My guess is that she was privileged until her parents’ divorce. Her first husband was a neurosurgeon. I think Lindsay is closer to the truth than Robin.

19

Corey Robin 03.07.16 at 7:08 pm

Ed and Lyle:

You’ve both got it wrong.

Nancy Reagan’s birth father was a car salesman, and he abandoned the family (didn’t just separate or divorce) right at or just after Nancy’s birth (don’t have the Kelley book here but it was right around then). They were pretty hard-up (that’s why Nancy got sent off to her mother’s sister’s family, so her mother could work) until, eight years later, Nancy’s mother married the neurosurgeon. Then Nancy’s life took off and she took her step-father’s name.

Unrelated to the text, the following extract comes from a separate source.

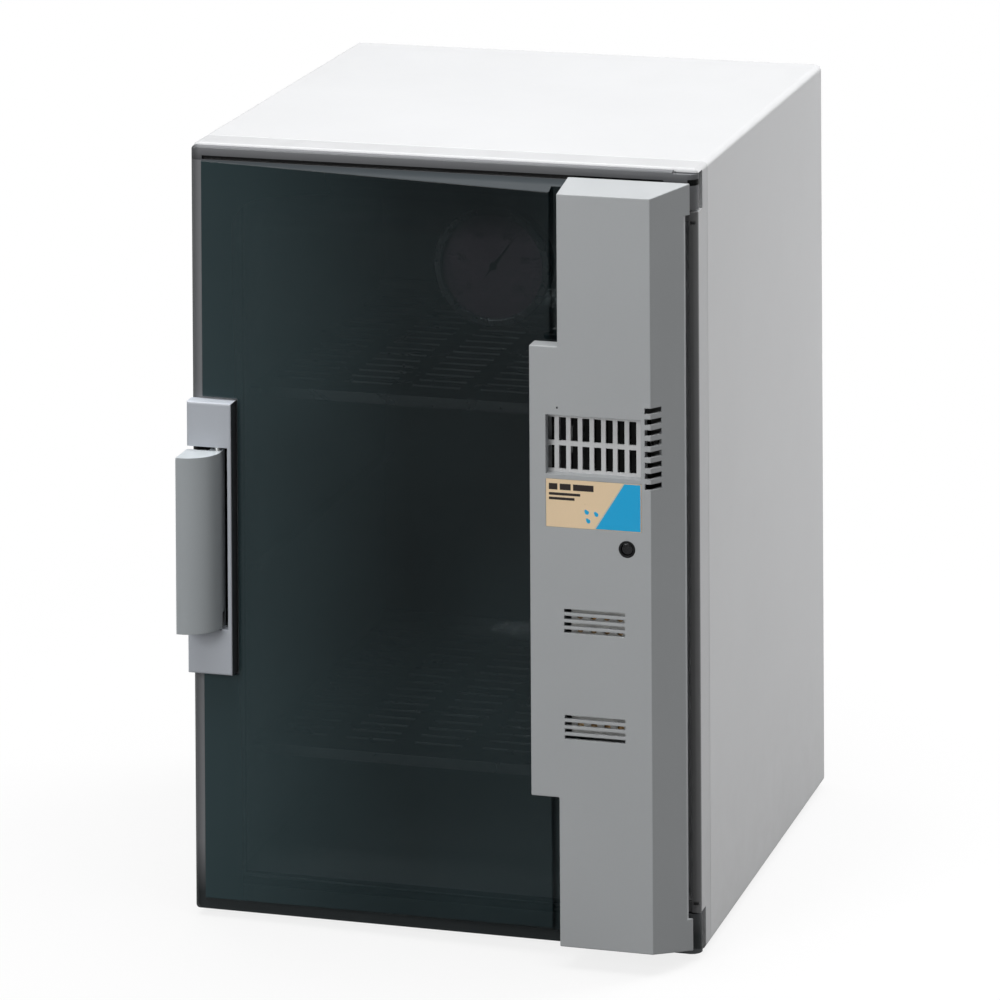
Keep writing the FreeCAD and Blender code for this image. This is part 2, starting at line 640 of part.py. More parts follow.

In other words, her life was impoverished and unstable until her mother remarried.

20

Corey Robin 03.07.16 at 7:10 pm

Suzanne at 16: Thanks, I’ve now fixed the Vreeland.

21

Lyle 03.07.16 at 7:17 pm

Thanks Corey.

So, not Sister Carrie? If An American Tragedy instead, I’m not seeing the tragedy — she lived a full and fancy life, until the age of 94.

22

Map Maker 03.07.16 at 7:19 pm

what a steaming pile of misogyny this thread turned into. thanks Lyle.

23

The Temporary Name 03.07.16 at 7:28 pm

I enjoyed reading Kelley’s assault on Frank Sinatra, so I apologize.

24

Suzanne 03.07.16 at 8:17 pm

@22: Thank you. I was going to say something about the “hag” and the bitch link, but decided against.

Nancy doesn’t seem to have been a very nice person, but a lot of what’s been written about her is informed by political resentments and misogyny and in addition Nancy took on a lot of unpleasant jobs on her husband’s behalf. She was the meanie so Ronnie could be his affable self and she paid a price for that. On the other hand, she’s also received a lot of largely undeserved praise, so maybe it balances out.

@23: No need to apologize. “His Way” is a good book, although not without some of the issues mentioned. I would also characterize it more as muckraking than hatchet work. Before Kelley, most of what was written about Sinatra was worshipful stuff from Sinatra’s flacks and groupies about Frank the Artiste and Humanitarian. Kelley blew the lid off that, a job that needed doing. I generally find her worth reading, with salt shaker at hand.

It’s useful to know, for example, that the bread and butter of Dr. Loyal Davis’ practice was lobotomies. In her Bush book, there’s a priceless story involving Barbara Bush, a golf cart, and a hapless Guatemalan…………….

25

aspergum 03.08.16 at 2:07 pm

Sure would like to see a CT post about the neoliberal effort to privatize public education, especially the painful debacles in IL and PA. A post on Crispin Sartwell would be great too.